— BEGIN —

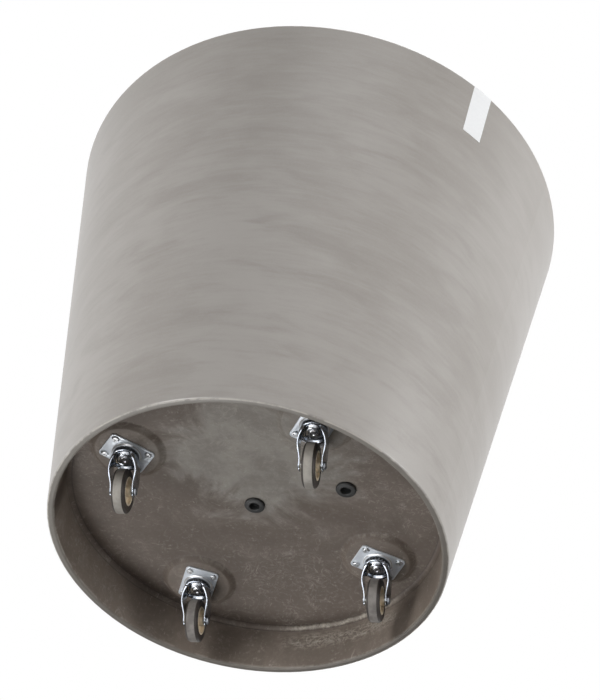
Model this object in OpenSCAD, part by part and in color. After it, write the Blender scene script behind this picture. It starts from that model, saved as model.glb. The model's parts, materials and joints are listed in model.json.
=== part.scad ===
// Rolling planter: a tapered round floor planter that stands on four swivel
// casters, which are screwed to round pads under its recessed floor.
// Millimetres, +Z up. The origin is on the pot's axis, on the floor that the
// wheels stand on.

/* [Pot] */
// Outer diameter at the top
top_d = 610; // [560:5:700]
// Outer diameter at the lower rim
base_d = 449; // [440:1:500]
// Height from the lower rim to the top
pot_h = 559; // [400:1:700]
// Thickness of the tapered wall
wall_t = 8; // [5:0.5:12]
// Thickness of the floor
floor_t = 8; // [6:0.5:12]
// Thickness of the skirt at the lower rim
skirt_t = 8.2; // [6:0.2:12]
// How far the skirt's inner wall draws in from the rim to the floor
skirt_draft = 1.8; // [0:0.1:4]
// Depth of the recess, from the lower rim up to the underside of the floor
recess_depth = 60; // [56:0.5:66]
// Rounding of the lower rim's two edges
rim_round = 2.5; // [1:0.1:3.5]
// Rounding where the skirt meets the underside of the floor
recess_round = 5; // [2:0.5:8]
// Rounding where the wall meets the planting floor
floor_round = 14; // [6:1:30]

/* [Top lip] */
// Width of the lip across the top
lip_w = 16; // [12:1:24]
// Height of the lip's inner face
lip_h = 18; // [10:1:30]
// Rounding of the lip's edges
lip_round = 3; // [1:0.5:4]

/* [Drain holes and plugs] */
// Diameter of each drain hole
drain_d = 16; // [10:0.5:18]
// Distance of the side hole from the pot's axis
side_drain_r = 111; // [60:1:130]
// Direction of the side hole round the axis
side_drain_az = -3; // [-15:1:15]
// Diameter of a plug's flange
flange_d = 23; // [20:0.5:28]
// Thickness of a plug's flange
flange_t = 3.5; // [2:0.25:5]
// Diameter of the hollow in a plug
plug_hollow_d = 11; // [4:0.5:12]
// Depth of the hollow in a plug
plug_hollow_depth = 7; // [2:0.5:8]
// How far a plug's stem stays below the planting floor
plug_sink = 0.5; // [0.2:0.1:2]
// Rounding of a plug's flange
flange_round = 1; // [0.4:0.1:1.6]
// Radial clearance of a plug in its hole
plug_gap = 0.05; // [0.02:0.01:0.1]

/* [Caster pads] */
// Distance of each caster's kingpin from the pot's axis
caster_r = 157; // [152:1:160]
// Diameter of a pad's flat face
pad_d = 73; // [66:1:76]
// Diameter of a pad where it meets the floor
pad_base_d = 87; // [80:1:92]
// Height of a pad below the floor
pad_h = 5.5; // [3:0.5:8]
// Rounding of a pad's edge and of its foot
pad_round = 1.6; // [0.5:0.1:2.5]
// How far each mounting plate is turned from the radial line
plate_turn = [-3, -12, 4, -2];
// Direction in which each fork trails at rest
fork_az = [101, 101, 103, 104];

/* [Mounting plate] */
// Length of the plate
plate_l = 54; // [50:1:58]
// Width of the plate
plate_w = 39; // [36:0.5:42]
// Thickness of the plate
plate_t = 2; // [1.5:0.1:2.5]
// Radius of the plate's corners
plate_corner = 5; // [2:0.5:7]
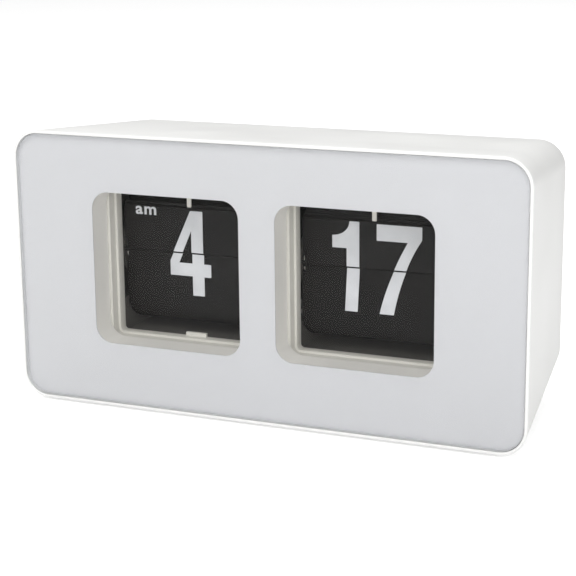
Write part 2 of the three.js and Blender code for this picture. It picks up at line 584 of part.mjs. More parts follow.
lead([[29.2, 19.6, 20.4], [34, 20, 16], [46, 22, 13.5], [62, 22, 15], [73, 15, 22],
  [77, 8, 34], [76, 3, 48], [71, 0, 56], [67.4, -1, 58.5]], redWire, "battery_lead_red");
lead([[29.2, 17.4, 19.6], [34, 16.5, 14], [46, 17, 11.5], [62, 17.5, 12.5], [74, 11, 20],
  [78.5, 4, 34], [77.5, -2, 48], [72, -4, 55], [67.4, -5.5, 58]], blackWire, "battery_lead_black");

export default clock;
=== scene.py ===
# %% [markdown]
# # A desk flip number clock
#
# The clock is a white moulded case that narrows towards the back. Its face is one flat glossy panel
# with two nearly square windows. Deep in each window a drum carries black cards that are printed
# with half numerals: the hour on the left, the minutes on the right. The upper card falls, and a new
# number is whole again. This file builds the looks of the clock around its packed mechanical frame.

# %% Load the frame
import json
import math

import bmesh
import bpy
from mathutils import Matrix, Vector


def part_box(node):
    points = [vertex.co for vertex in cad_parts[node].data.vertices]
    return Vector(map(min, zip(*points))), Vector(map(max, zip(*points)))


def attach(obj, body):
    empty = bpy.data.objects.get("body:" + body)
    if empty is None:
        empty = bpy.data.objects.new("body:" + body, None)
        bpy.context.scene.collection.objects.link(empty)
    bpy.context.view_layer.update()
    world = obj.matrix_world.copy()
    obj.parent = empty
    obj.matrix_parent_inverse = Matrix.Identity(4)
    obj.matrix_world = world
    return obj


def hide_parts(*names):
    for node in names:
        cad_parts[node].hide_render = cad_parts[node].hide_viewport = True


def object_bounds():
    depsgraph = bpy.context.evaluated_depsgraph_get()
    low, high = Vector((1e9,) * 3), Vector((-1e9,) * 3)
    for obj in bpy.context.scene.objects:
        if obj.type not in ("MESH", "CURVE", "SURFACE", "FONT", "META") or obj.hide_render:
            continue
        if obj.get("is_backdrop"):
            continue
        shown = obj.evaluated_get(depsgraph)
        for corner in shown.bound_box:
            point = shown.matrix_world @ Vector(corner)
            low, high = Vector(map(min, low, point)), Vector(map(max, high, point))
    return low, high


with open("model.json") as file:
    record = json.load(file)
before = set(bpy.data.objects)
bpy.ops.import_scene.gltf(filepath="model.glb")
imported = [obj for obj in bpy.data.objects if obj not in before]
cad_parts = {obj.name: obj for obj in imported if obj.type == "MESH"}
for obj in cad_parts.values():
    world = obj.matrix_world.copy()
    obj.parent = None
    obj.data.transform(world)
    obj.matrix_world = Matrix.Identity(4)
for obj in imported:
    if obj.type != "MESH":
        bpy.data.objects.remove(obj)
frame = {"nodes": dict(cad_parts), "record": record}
cad_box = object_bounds()
print("CAD box, lowest and highest corner in metres:", cad_box)

# %% [markdown]
# ## The measures that everything else follows
#
# Blender works in metres, and this object is easier to think of in millimetres, so every size below
# is written in millimetres and multiplied by MM. The places of the front, the back and the standing
# height are read from the frame. The rest are the maker's driving sizes: wall thickness, windows,
# the split line of the numerals and the size of one card. The windows are made 0.3 mm wider than those
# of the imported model, with their middles 0.35 mm further left.

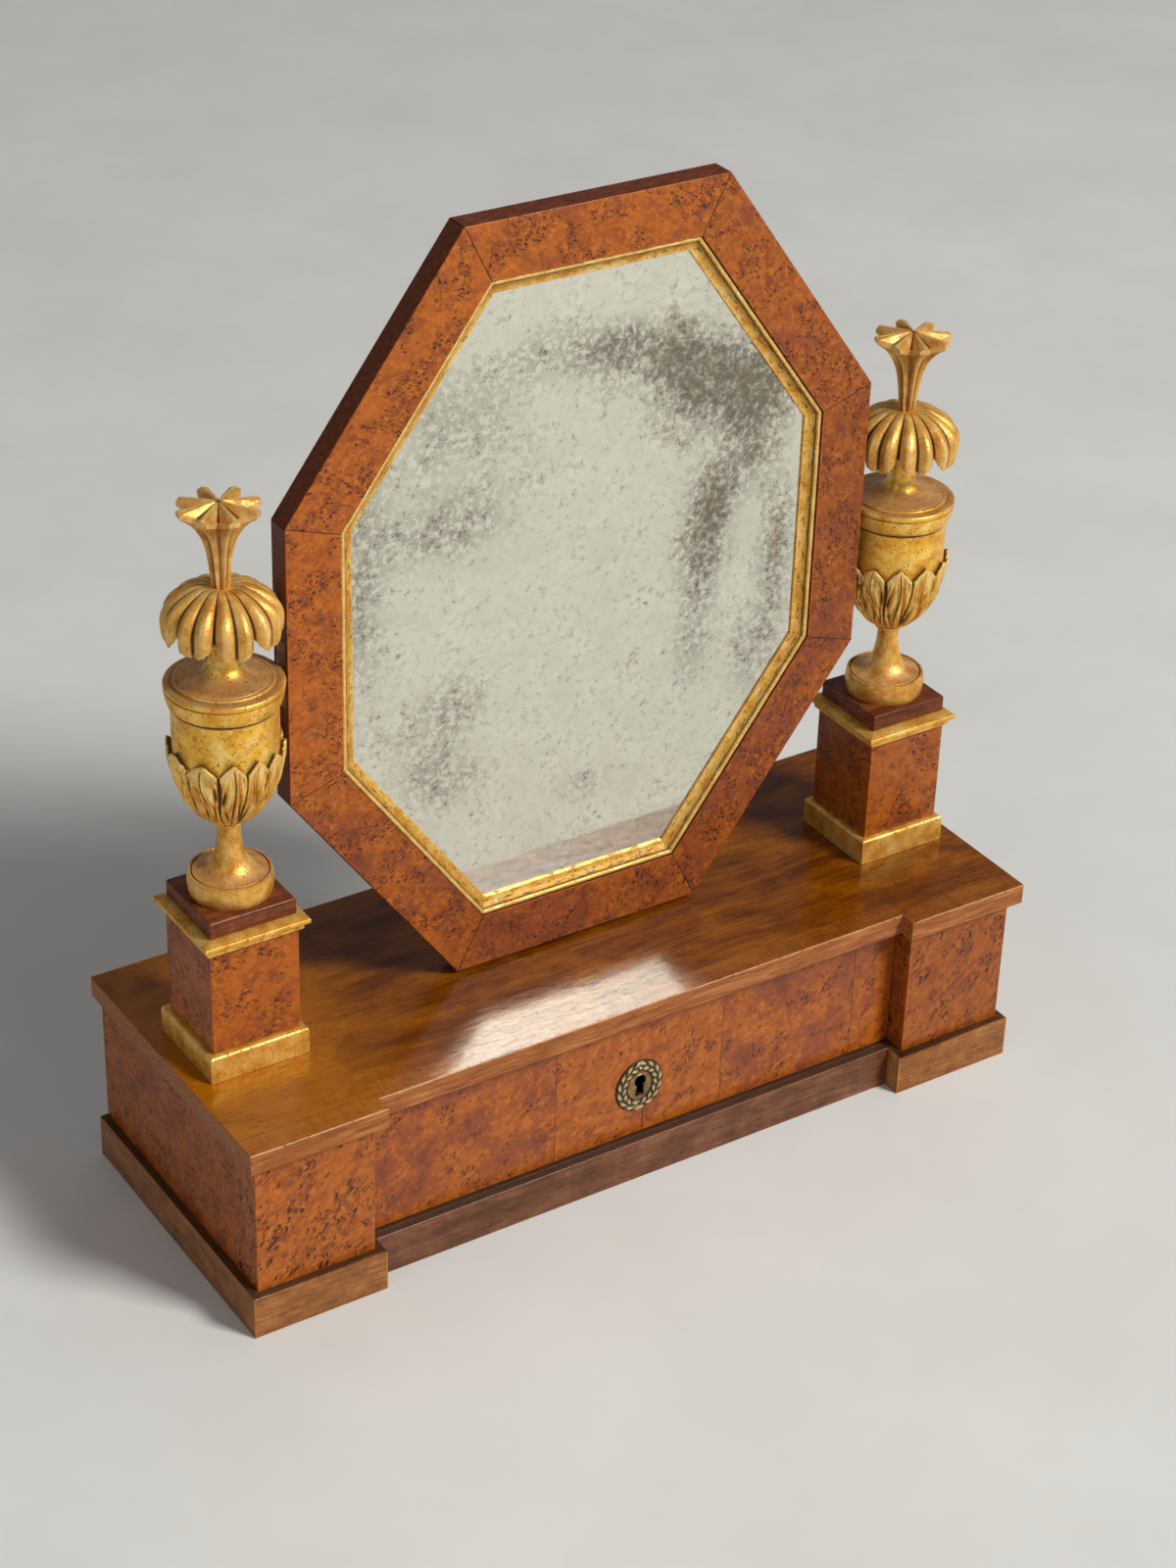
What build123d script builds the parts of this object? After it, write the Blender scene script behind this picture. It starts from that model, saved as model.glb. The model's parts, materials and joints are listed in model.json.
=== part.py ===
"""Table mirror: an octagonal looking glass that swings between two gilt urns over a one-drawer box.

The box is a break-front case with a plinth and a lockable drawer. A square pedestal stands on each
end of its top board, and a carved urn with a leaf crown, a palm canopy and an eight-pointed star
stands on each pedestal. The mirror turns on two brass pins set in the collars of the urns.

X runs along the front, Y from front to back and Z up. The origin is under the middle of the top
board, on the surface that the box stands on. Lengths are in millimetres, angles in degrees.
"""

from build123d import *

import os
from math import atan2, cos, hypot, pi, radians, sin, sqrt

# Top board and the steps of its front
BOARD_WIDTH = 560.0
BOARD_DEPTH = 208.0
BOARD_THICKNESS = 14.0
BREAK_WIDTH = 90.0            # each end of the board that stands forward
BOARD_BREAK = 11.0            # how far those ends stand forward
BOARD_SIDE_OVERHANG = 6.0
BOARD_FRONT_OVERHANG = 7.0
BOARD_BACK_OVERHANG = 1.0

# Case under the board
CASE_HEIGHT = 120.0
FACE_BREAK = 12.5             # end blocks stand this far in front of the rail under the drawer
BLOCK_DEPTH = 26.0
SIDE_THICKNESS = 12.0
BACK_THICKNESS = 10.0
FLOOR_THICKNESS = 10.0
GUIDE_THICKNESS = 9.0
PLINTH_HEIGHT = 29.0
PLINTH_THICKNESS = 5.5
PLINTH_EDGE_ROUNDING = 1.2
STOP_WIDTH = 30.0
STOP_HEIGHT = 14.0
STOP_DEPTH = 8.2              # from the back board to the closed drawer
STOP_SPACING = 240.0

# Drawer
DRAWER_SET_BACK = 3.0         # its face behind the face of the rail under it
FRONT_THICKNESS = 18.0
DRAWER_WALL = 8.0
DRAWER_SIDE_HEIGHT = 78.0
DRAWER_BACK_DROP = 5.0        # the back board is this much lower than the sides
DRAWER_FLOOR_THICKNESS = 5.0
DRAWER_FLOOR_LIFT = 6.0       # from the lower edge of a side to its groove
GROOVE_DEPTH = 4.0
DOVETAIL_LAP = 5.0            # wood left in front of the tails
FRONT_TAILS = 3
BACK_TAILS = 2
TAIL_FLARE = 2.5
RUNNER_GAP = 0.3              # under the drawer, and behind it at its stops
DRAWER_SIDE_GAP = 0.5
DRAWER_TOP_GAP = 0.8
FLOOR_EDGE_GAP = 0.3          # around the drawer's floor panel in its grooves

# Lock and escutcheon
KEYHOLE_DROP = 49.9           # from the drawer front's top edge to the keyhole's round end
KEYHOLE_RADIUS = 4.2
KEYHOLE_LENGTH = 14.8
KEYHOLE_NECK = 4.8
KEYHOLE_FOOT = 5.8
LOCK_WIDTH = 50.0
LOCK_DEPTH = 10.0
LOCK_TAIL = 20.0              # lock case below the keyhole's round end
KEY_PIN_RADIUS = 1.2
KEYWAY_DEPTH = 6.0
BOLT_WIDTH = 18.0
BOLT_THICKNESS = 4.0
BOLT_LENGTH = 34.0
BOLT_THROW = 5.0
BOLT_GAP = 0.3
MORTISE_GAP = 0.8             # round the thrown bolt, in the board
MORTISE_HEADROOM = 2.0
ESCUTCHEON_HALF_WIDTH = 17.4
ESCUTCHEON_HALF_HEIGHT = 18.7
ESCUTCHEON_PLATE = 1.0
WREATH_HEIGHT = 2.2
WREATH_WIDTH = 8.2
WREATH_BEVEL = 0.8
KEYHOLE_RISE = 4.0            # the keyhole's round end above the escutcheon's middle

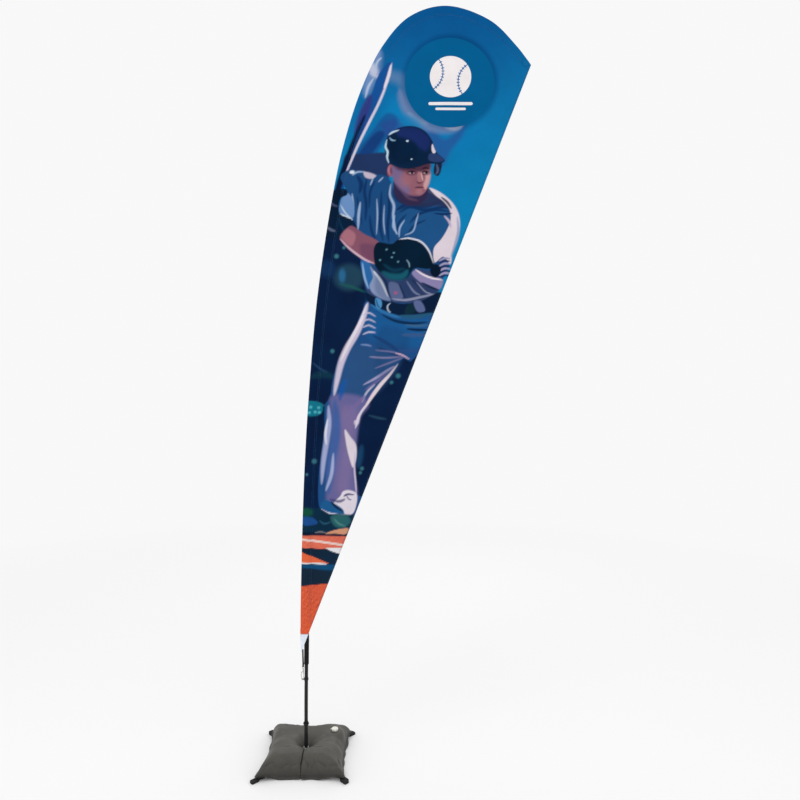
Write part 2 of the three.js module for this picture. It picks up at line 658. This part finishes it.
function weightBag() {
  const outline = [];
  const across = [-0.98, -0.85, -0.6, -0.3, 0, 0.3, 0.6, 0.85, 0.98];
  const half = across.filter((s) => s > 0);
  half.forEach((s) => outline.push(outlinePoint(0, s)));
  [1, 2, 3].forEach((side) => across.forEach((s) => outline.push(outlinePoint(side, s))));
  half.map((s) => -s).reverse().forEach((s) => outline.push(outlinePoint(0, s)));
  const slitInner = -Math.sqrt(BAG_HOLE ** 2 - SLIT_HALF ** 2);
  const slitOuter = BAG_PULL - BAG_HALF;
  const slit = (x) => bagSection(new THREE.Vector3(x, slitInner, 0), new THREE.Vector3(x, slitOuter, 0));
  const sections = outline.map((p) => bagSection(p.clone().setLength(BAG_HOLE), p));
  const loft = [slit(SLIT_HALF), ...sections, slit(-SLIT_HALF)].reverse();
  const shell = new LoftGeometry(loft, { capStart: true, capEnd: true });
  const seat = solid(rod(NECK_RADIUS + 3, NECK_FOOT - GAP, 160).translate(CAP_X, CAP_Y, 0));
  const flat = solid(rod(FLAT_RADIUS, FLAT_Z, 160).translate(CAP_X, CAP_Y, 0));
  return piece("water_bag", geometryOf(solid(shell).subtract(seat).subtract(flat)), "vinyl");
}

// Filler: threaded neck welded to the bag, screw cap over it, and the cap's tether tab.
function filler() {
  const group = new THREE.Group();
  group.position.set(CAP_X, CAP_Y, 0);
  const neckTop = NECK_FOOT + 17;
  const neck = [
    [9, NECK_FOOT],
    [NECK_RADIUS + 2.5, NECK_FOOT],
    [NECK_RADIUS + 2.5, NECK_FOOT + 2],
    [NECK_RADIUS, NECK_FOOT + 3],
    [NECK_RADIUS, neckTop],
    [9, neckTop],
    [9, NECK_FOOT],
  ];
  group.add(piece("filler_neck", turned(neck), "cap"));
  const capFoot = neckTop - 7;
  const cap = [
    [NECK_RADIUS + GAP, capFoot],
    [CAP_RADIUS, capFoot],
    [CAP_RADIUS, capFoot + 9],
    [CAP_RADIUS - 2, capFoot + 11],
    [0, capFoot + 11],
    [0, neckTop + GAP],
    [NECK_RADIUS + GAP, neckTop + GAP],
    [NECK_RADIUS + GAP, capFoot],
  ];
  group.add(piece("filler_cap", turned(cap), "cap"));
  const tab = new RoundedBoxGeometry(16, 9, 1.8, 1, 0.8).translate(-20, 14, capFoot - 2.2);
  const band = ring(NECK_RADIUS + GAP, NECK_RADIUS + 3, capFoot - 3, capFoot - 1.3);
  const bridge = new THREE.BoxGeometry(12, 5, 1.6).rotateZ(-0.61).translate(-13.6, 9.6, capFoot - 2.2);
  const hole = solid(rod(NECK_RADIUS + GAP, capFoot - 6, capFoot));
  const tether = solid(band).add(solid(bridge)).add(solid(tab)).subtract(hole);
  group.add(piece("cap_tether", geometryOf(tether), "cap"));
  return group;
}

const flag = new THREE.Group();
flag.add(base(), spindle(), hub(), rotator(), collar());
flag.add(pole(), poleEnd(), poleClamp(), snapHook(), tensionStrap());
flag.add(sail(), weightBag(), filler());

export default flag;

— END —

**WRITTEN PROBLEM:**
Repeat word for word every line from the start of the entries to the line holding "lip_round = 3; // [1:0.5:4]", inclusive, and nothing else.

**RESPONSE:**
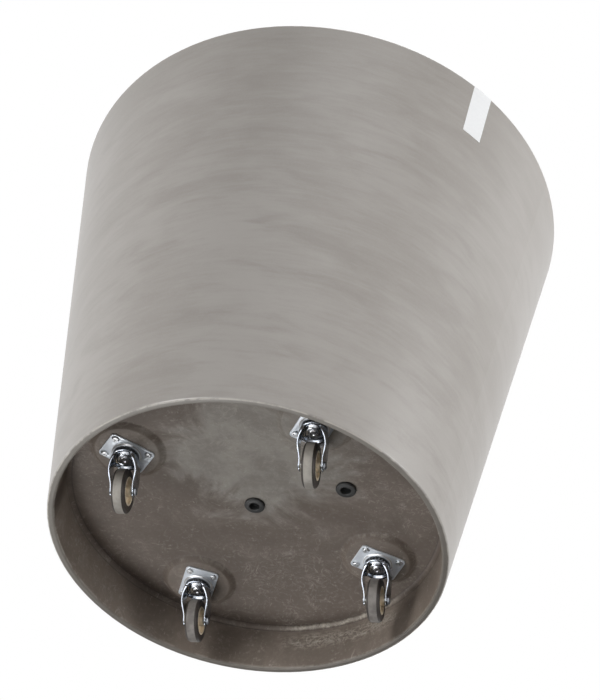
Model this object in OpenSCAD, part by part and in color. After it, write the Blender scene script behind this picture. It starts from that model, saved as model.glb. The model's parts, materials and joints are listed in model.json.
=== part.scad ===
// Rolling planter: a tapered round floor planter that stands on four swivel
// casters, which are screwed to round pads under its recessed floor.
// Millimetres, +Z up. The origin is on the pot's axis, on the floor that the
// wheels stand on.

/* [Pot] */
// Outer diameter at the top
top_d = 610; // [560:5:700]
// Outer diameter at the lower rim
base_d = 449; // [440:1:500]
// Height from the lower rim to the top
pot_h = 559; // [400:1:700]
// Thickness of the tapered wall
wall_t = 8; // [5:0.5:12]
// Thickness of the floor
floor_t = 8; // [6:0.5:12]
// Thickness of the skirt at the lower rim
skirt_t = 8.2; // [6:0.2:12]
// How far the skirt's inner wall draws in from the rim to the floor
skirt_draft = 1.8; // [0:0.1:4]
// Depth of the recess, from the lower rim up to the underside of the floor
recess_depth = 60; // [56:0.5:66]
// Rounding of the lower rim's two edges
rim_round = 2.5; // [1:0.1:3.5]
// Rounding where the skirt meets the underside of the floor
recess_round = 5; // [2:0.5:8]
// Rounding where the wall meets the planting floor
floor_round = 14; // [6:1:30]

/* [Top lip] */
// Width of the lip across the top
lip_w = 16; // [12:1:24]
// Height of the lip's inner face
lip_h = 18; // [10:1:30]
// Rounding of the lip's edges
lip_round = 3; // [1:0.5:4]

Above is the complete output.